Questões identitárias já foram identificas na criação da coleção dos NFts Cryptopunks criados na plataforma da Ethereum com base em fotos de perfis de várias redes sociais e que num dado momento os Cryptopunks mais baratos foram aqueles que tinham a cor de pele mais escura, como a cor de pele negra.
Há quem reporte a questão da oferta e da demanda e que haveria maior oferta de Cryptopunks de pigmentação mais escura que os de pigmentação de pele clara, outros que os indivíduos caucasianos, não investiriam em um avatar que não refletisse a sua própria identidade ou ainda que se desassociasse muita desta e, novamente, essas são questões sociais e não tecnológicas, da mesma forma que a indústria de brinquedos oferece hoje bonecas que refletem as diferentes raças existentes no planeta.
Será que a existência metaversial será mais confortável para aqueles que se enquadrarem dentro dos padrões de beleza e sucesso da sociedade orgânica (material) que conhecemos ou esses padrões serão diferentes no mundo virtual? Se considerarmos o caso dos Cryptopunks “moreninhos” nos parece que não.
Assim, o realismo do avatar ou a sua identidade com o ser humano que o detém importa?
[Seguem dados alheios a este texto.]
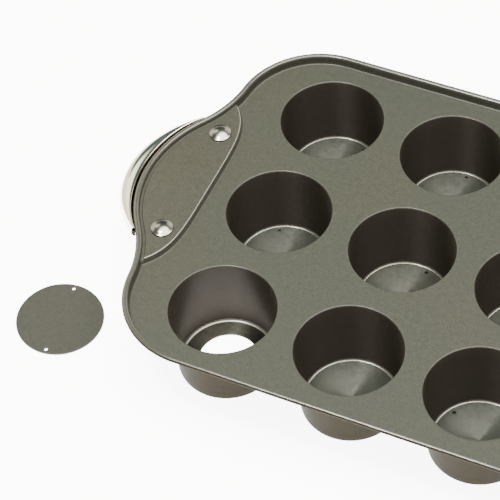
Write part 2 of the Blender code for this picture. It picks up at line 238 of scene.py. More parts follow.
# Painted highlight: a much lighter, glossier copy of the coat along the leaf panel's deck-side
# shoulder
SHOULDER_HIGHLIGHT_COAT = {"tone": (0.155, 0.152, 0.130), "roughness": 0.30, "gloss": 0.80, "speckle": 0.05,
             "tooth": 0.05}
BEAD_COAT = {"tone": (0.038, 0.039, 0.031), "roughness": 0.24, "gloss": 0.60, "speckle": 0.20,
             "tooth": 0.20}
LOOSE_COAT = {"tone": (0.0280, 0.0308, 0.0242), "roughness": 0.38, "gloss": 0.25, "speckle": 0.20}
# Painted shade: the cups' inside walls get a darker, browner copy of the coat than the deck
WALL_SHADE_COAT = {"tone": (0.0140, 0.0122, 0.0085), "roughness": 0.50, "gloss": 0.31,
             "anisotropy": 0.90, "metallic": 0.0, "turning": TURNING_MAP}
LEDGE_COAT = {"tone": (0.038, 0.037, 0.030), "roughness": 0.34, "gloss": 0.5,
              "anisotropy": 0.85, "metallic": 0.9, "turning": TURNING_MAP}
# Painted highlight: a much lighter, more metallic copy of the coat on the fillet where each cup's
# wall meets its ledge
FOOT_HIGHLIGHT_COAT = {"tone": (0.20, 0.197, 0.172), "roughness": 0.34, "gloss": 0.6,
             "anisotropy": 0.60, "metallic": 0.8, "turning": TURNING_MAP}
DISC_COAT = {"tone": (0.0465, 0.0495, 0.0410), "roughness": 0.34, "gloss": 0.5,
             "anisotropy": 0.85, "metallic": 0.5}

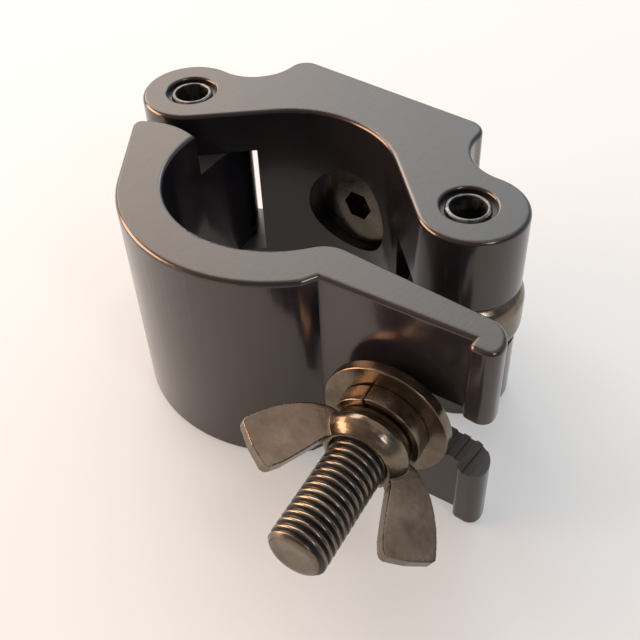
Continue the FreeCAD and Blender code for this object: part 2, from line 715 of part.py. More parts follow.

Do mesmo modo importará se essa existência é virtual ou orgânica (material)?
Será que a possibilidade de nos enxergar em bites nos fará ver a nossa essência comum nas moléculas de carbono até o entendimento de que tudo é exatamente a mesma coisa não importando onde ou como se manifeste?
Por enquanto não há como responder a tais questionamentos, mas podemos tentar nos preparar, com a mente muito aberta e nos afastando dos pré-conceitos, para lidar com eles.
Lilian Pinheiro
06 nov 2022
[1] BALL, Matthew. The metaverse and how it will revolutionize everything. Liveright Publishing Corporation. New York. 2022. p. 290.